2022-08-02 11:25:10.693 UTC [75] LOG: database system was shut down at 2022-08-02 11:25:10 UTC
2022-08-02 11:25:10.697 UTC [1] LOG: database system is ready to accept connections
Additional Information
No response
Okay, I found that this is probably not due to breaking the output incorrectly but due to docker logs -f ... failing as I had ulimit -n set to default 1024 and I ran out of file descriptors. In that case docker logs -f ... exited with an error but this was not what testcontainers were expecting.
I guess that there's two things to fix: WaitingConsumer.waitUntil should check on OutputFrame.type and if that's END the waiting should end right away. In addition to that, failure to execute the command should throw an exception.

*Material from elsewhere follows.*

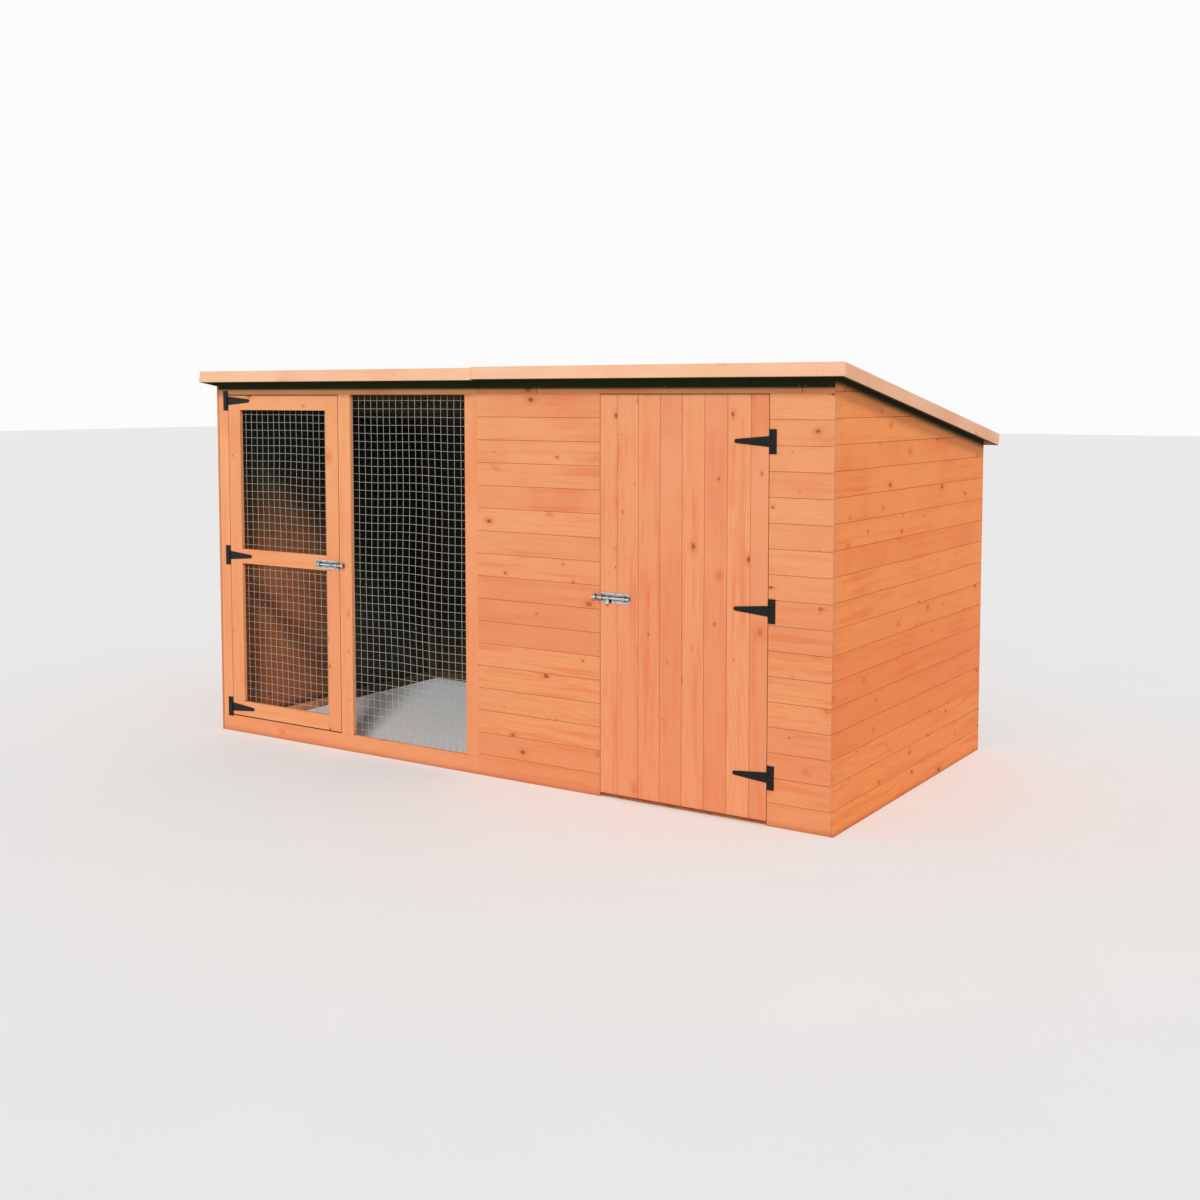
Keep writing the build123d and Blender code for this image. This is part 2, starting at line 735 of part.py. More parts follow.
def build():
    """Every named piece of the pen, as a list of its solids."""
    left_frame_x = board_thickness
    right_frame_x = pen_width - frame_line
    kennel_roof = (run_width + roof_joint_gap / 2, pen_right_edge - fascia_thickness)
    run_roof = (pen_left_edge + fascia_thickness, run_width - roof_joint_gap / 2)
    kennel_fascia = (fascia_joint_x + roof_joint_gap / 2, pen_right_edge)
    run_fascia = (pen_left_edge, fascia_joint_x - roof_joint_gap / 2)
    back_line = pen_depth - frame_line
    kennel_bolt = bolt_place(kennel_door_x0, kennel_bolt_z, False)
    run_bolt = bolt_place(run_door_right, run_bolt_z, True)
    return {
        "run_front_left_post": run_front_post(board_thickness, run_left_post_width),
        "run_front_middle_post": run_front_post(run_middle_post_left, run_middle_post_width),
        "run_front_right_post": run_front_post(run_mesh_right, run_right_post_width),
        "run_front_bottom_rail": run_front_bottom_rail(),
        "run_front_top_rail": run_front_top_rail(),
        "run_front_mesh": run_front_mesh(),
        "run_door_stop": run_door_stop(),
        "run_left_wall_boards": run_left_wall_boards(),
        "run_left_wall_frame": side_frame(left_frame_x, front_timber, back_line, run_roof_drop),
        "run_back_wall_boards": run_back_wall_boards(),
        "run_back_wall_frame": back_frame(board_thickness, run_width, run_roof_drop),
        "kennel_front_left_boards": kennel_front_side_boards(kennel_left, kennel_opening_x0),
        "kennel_front_right_boards": kennel_front_side_boards(kennel_opening_x1, pen_width - board_thickness),
        "kennel_header_boards": kennel_header_boards(),
        "kennel_front_frame": kennel_front_frame(),
        "kennel_side_wall_boards": kennel_side_wall_boards(),
        "kennel_side_wall_frame": side_frame(right_frame_x, frame_line, back_line, 0),
        "kennel_back_wall_boards": kennel_back_wall_boards(),
        "kennel_back_wall_frame": back_frame(kennel_left + board_thickness, pen_width - board_thickness, 0),
        "partition_boards": partition_boards(),
        "partition_frame": partition_frame(),
        "kennel_floor_boards": kennel_floor_boards(),
        "kennel_floor_bearers": kennel_floor_bearers(),
        "run_roof_boards": roof_boards(*run_roof, run_roof_drop),
        "run_roof_felt": roof_felt(*run_roof, run_roof_drop),
        "run_roof_purlins": roof_purlins(
            frame_line + purlin_gap, run_width - purlin_gap, front_timber, back_line, run_roof_drop
        ),
        "run_roof_front_fascia": roof_fascia(*run_fascia, True, run_roof_drop),
        "run_roof_rear_fascia": roof_fascia(*run_fascia, False, run_roof_drop),
        "run_roof_verge_board": roof_verge(pen_left_edge, run_roof_drop),
        "kennel_roof_boards": roof_boards(*kennel_roof, 0),
        "kennel_roof_felt": roof_felt(*kennel_roof, 0),
        "kennel_roof_purlins": roof_purlins(
            kennel_left + frame_line + purlin_gap, right_frame_x - purlin_gap, board_thickness, back_line, 0
        ),
        "kennel_roof_front_fascia": roof_fascia(*kennel_fascia, True, 0),
        "kennel_roof_rear_fascia": roof_fascia(*kennel_fascia, False, 0),
        "kennel_roof_verge_board": roof_verge(pen_right_edge - fascia_thickness, 0),
        "run_door_left_stile": run_door_stile(run_door_left),
        "run_door_right_stile": run_door_stile(run_door_right - run_door_stile_width),
        "run_door_bottom_rail": run_door_rail(run_door_rail_heights[0]),
        "run_door_middle_rail": run_door_rail(run_door_rail_heights[1]),
        "run_door_top_rail": run_door_rail(run_door_rail_heights[2]),
        "run_door_lower_mesh": run_door_mesh(0, 1),
        "run_door_upper_mesh": run_door_mesh(1, 2),
        "run_door_hinge_plates": hinge_set(hinge_plate(), run_pin_x, run_hinge_heights, True),
        "run_door_hinge_straps": hinge_set(hinge_strap(), run_pin_x, run_hinge_heights, True),
        "run_door_hinge_pins": hinge_set(hinge_pin(), run_pin_x, run_hinge_heights, True),
        "kennel_door_boards": kennel_door_boards(),
        "kennel_door_ledges": kennel_door_ledges(),
        "kennel_door_braces": kennel_door_braces(),
        "kennel_door_hinge_plates": hinge_set(hinge_plate(), kennel_pin_x, kennel_hinge_heights, False),
        "kennel_door_hinge_straps": hinge_set(hinge_strap(), kennel_pin_x, kennel_hinge_heights, False),
        "kennel_door_hinge_pins": hinge_set(hinge_pin(), kennel_pin_x, kennel_hinge_heights, False),
        "run_bolt_plate": [run_bolt * bolt_plate()],
        "run_bolt_bar": [run_bolt * bolt_bar(bolt_rest_x)],
        "run_bolt_handle": [run_bolt * bolt_handle(-run_handle_turn_deg)],
        "run_bolt_keeper": [run_bolt * (Pos(keeper_x, 0, 0) * keeper())],
        "kennel_bolt_plate": [kennel_bolt * bolt_plate()],
        "kennel_bolt_bar": [kennel_bolt * bolt_bar(bolt_rest_x)],
        "kennel_bolt_handle": [kennel_bolt * bolt_handle(kennel_handle_turn_deg)],
        "kennel_bolt_keeper": [kennel_bolt * (Pos(keeper_x, 0, 0) * keeper())],
    }


os.makedirs("parts", exist_ok=True)
for name, pieces in build().items():
    placed = [Pos(-middle.X, -middle.Y, 0) * solid for piece in pieces for solid in piece.solids()]
    export_step(Compound(children=placed, label=name), f"parts/{name}.step")
print("overall", pen_right_edge - pen_left_edge, pen_back_edge - pen_front_edge, roof_top_z)
print("origin offset", middle.X, middle.Y)
print("run hinge pin", run_pin_x - middle.X, -hinge_axis_depth - middle.Y)
print("kennel hinge pin", kennel_pin_x - middle.X, -hinge_axis_depth - middle.Y)
print("bolt throw", bolt_throw, "axis y", -door_seat_gap - bolt_axis_depth - middle.Y)
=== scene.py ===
"""Looks of a covered dog pen: stained softwood boards, galvanised mesh, black hinges, zinc bolts.

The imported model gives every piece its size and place. This script finishes the surfaces, puts
round wires in place of the square ones, and adds screws, nails and staples. Sizes are metres.
"""
import math

import bpy
import numpy as np
from mathutils import Matrix, Vector


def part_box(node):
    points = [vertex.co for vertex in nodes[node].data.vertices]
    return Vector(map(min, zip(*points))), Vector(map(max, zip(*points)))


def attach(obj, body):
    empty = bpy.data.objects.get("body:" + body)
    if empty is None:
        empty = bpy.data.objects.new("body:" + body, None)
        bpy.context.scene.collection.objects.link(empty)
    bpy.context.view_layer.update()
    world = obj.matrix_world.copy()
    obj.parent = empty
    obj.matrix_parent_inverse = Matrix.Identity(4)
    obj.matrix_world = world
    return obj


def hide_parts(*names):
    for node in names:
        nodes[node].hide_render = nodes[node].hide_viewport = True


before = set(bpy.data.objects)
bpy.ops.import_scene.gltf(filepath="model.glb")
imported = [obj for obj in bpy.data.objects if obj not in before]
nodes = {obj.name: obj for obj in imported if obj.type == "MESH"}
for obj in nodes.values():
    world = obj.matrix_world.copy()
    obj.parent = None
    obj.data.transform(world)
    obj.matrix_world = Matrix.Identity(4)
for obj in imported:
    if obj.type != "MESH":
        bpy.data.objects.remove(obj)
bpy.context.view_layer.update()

# Where the drawing's corner and the walls' outer faces lie in the model's frame
left_x = -1.682
front_y = -0.830080
right_x = left_x + 3.354
back_y = front_y + 1.674

# Camera of the reference view
camera_place = Vector((3.916, -5.882, 1.682))
camera_yaw = math.radians(33.22)
camera_pitch = math.radians(4.06)
camera_lens = 43.64
camera_shift_y = -0.0833

# Board courses: the cover of a board, the height or place of the first seam, and the door's boards
course = 0.100
front_seam_z = 1.6945
side_seam_z = 1.7015
floor_seam_x = 0.1098
door_course = 0.1027
door_seam_x = left_x + 2.375
door_right_x = left_x + 3.069
door_board_count = 8

# Where the roof's top meets the front fascia, for nails and for the painted shade on the walls
roof_overhang = 0.065
roof_edge_y = front_y - roof_overhang
roof_top_z = 1.812
roof_pitch = math.radians(9.6)

# Painted daylight inside the run: the distances from the front and the heights between which it fades
daylit_depths = (front_y + 0.40, front_y + 1.05)
daylit_heights = (0.70, 1.36)

# Hinges: the pins' places, the heights of the hinges, and the thickness of their steel
kennel_pin_x = left_x + 3.0755
kennel_hinge_z = (0.193, 0.850, 1.510)
run_pin_x = left_x + 0.0735
run_hinge_z = (0.124, 0.892, 1.662)
hinge_sheet = 0.0025

# Bolts: the end of each plate that is nearest to its keeper, and the steel of plate and guides
kennel_bolt_x = left_x + 2.295
kennel_bolt_z = 0.847
run_bolt_x = left_x + 0.811
run_bolt_z = 0.885
bolt_sheet = 0.002
guide_sheet = 0.0018

# Mesh and staples
mesh_pitch = 0.038
wire_radius = 0.00085
run_mesh_sway = 0.006
door_mesh_sway = 0.0035
staple_inset = 0.010
staple_radius = 0.0006
staple_half_width = 0.0045
staple_leg = 0.0030

# Screws and nails
screw_radius = 0.0042
screw_height = 0.0016
nail_radius = 0.0018
nail_height = 0.0005

# Nails: heights over a board's lower edge, and the places of the studs along each wall
board_nail_heights = (0.024, 0.074)
front_studs = (1.679, 2.276, 3.087, 3.322)
header_studs = (1.679, 1.953, 1.977, 2.60, 3.196, 3.220, 3.322)
side_studs = (0.068, 0.837, 1.606)
back_studs = (0.034, 0.83, 1.623, 1.679, 2.50, 3.320)
header_nail_height = 0.030
back_wall_top = 1.46

# Nails are left out of boards that show less than this, and this near to the roof's slope
narrow_board = 0.015
roof_clearance = 0.06

# Door nails, from the middle of a ledge and from the door's edge boards
ledge_nail_heights = (-0.018, 0.018)
first_board_inset = 0.042
last_board_inset = 0.030

# Fascia nails: from the roof's top, along the front, and the nearest to the pen's corner
fascia_nail_drop = 0.030
fascia_nail_start = -0.035
fascia_nail_step = 0.42
fascia_nail_least = -0.020
fascia_nail_count = 9

# Rounded edges
planed_round = 0.0018
fascia_round = 0.0022
hinge_round = 0.0005
bolt_round = 0.0004
weld_distance = 0.00001
sharp_angle = math.radians(50)

# Studio: the floor's half width and colour, the light from all round, its paler seen tone, and the lamp
stage_reach = 60.0
stage_tone = (0.82, 0.82, 0.81)
sky_light = (0.56, 0.56, 0.57, 1.0)
sky_seen = (0.97, 0.97, 0.97, 1.0)
sun_direction = (0.42, -0.66, 0.62)
sun_energy = 2.15
sun_spread = 10.0

X, Y, Z = 0, 1, 2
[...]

Thanks for raising this issue and doing the investigation @rvansa. Since the log message is an indicator of readiness, we can't end the waiting and assume the container to be ready. But we should look into failing explicitly and communicating the issue to the user instead (unexpected end of log stream or something).
However, looking at your logs, we can actually see the expected log lines, why is that? And note, Testcontainers does not use docker CLI, so we don't call docker logs -f, but instead the equivalent command on the Docker API.
I have found out the problem when this started happening reproducibly every time; I saw the message error getting journald fd: Too many open files when I've placed a breakpoint into the predicate. After rebooting it happens only sporadically again.
Strange enough docker logs <container> itself always worked even though docker logs -f <container> was failing (with the same error I saw in the debugger) so it might be that the error is raised directly in docker daemon, not in the client. Since the logs are printed, is it possible that these are obtained using a different command than the one we see to fail?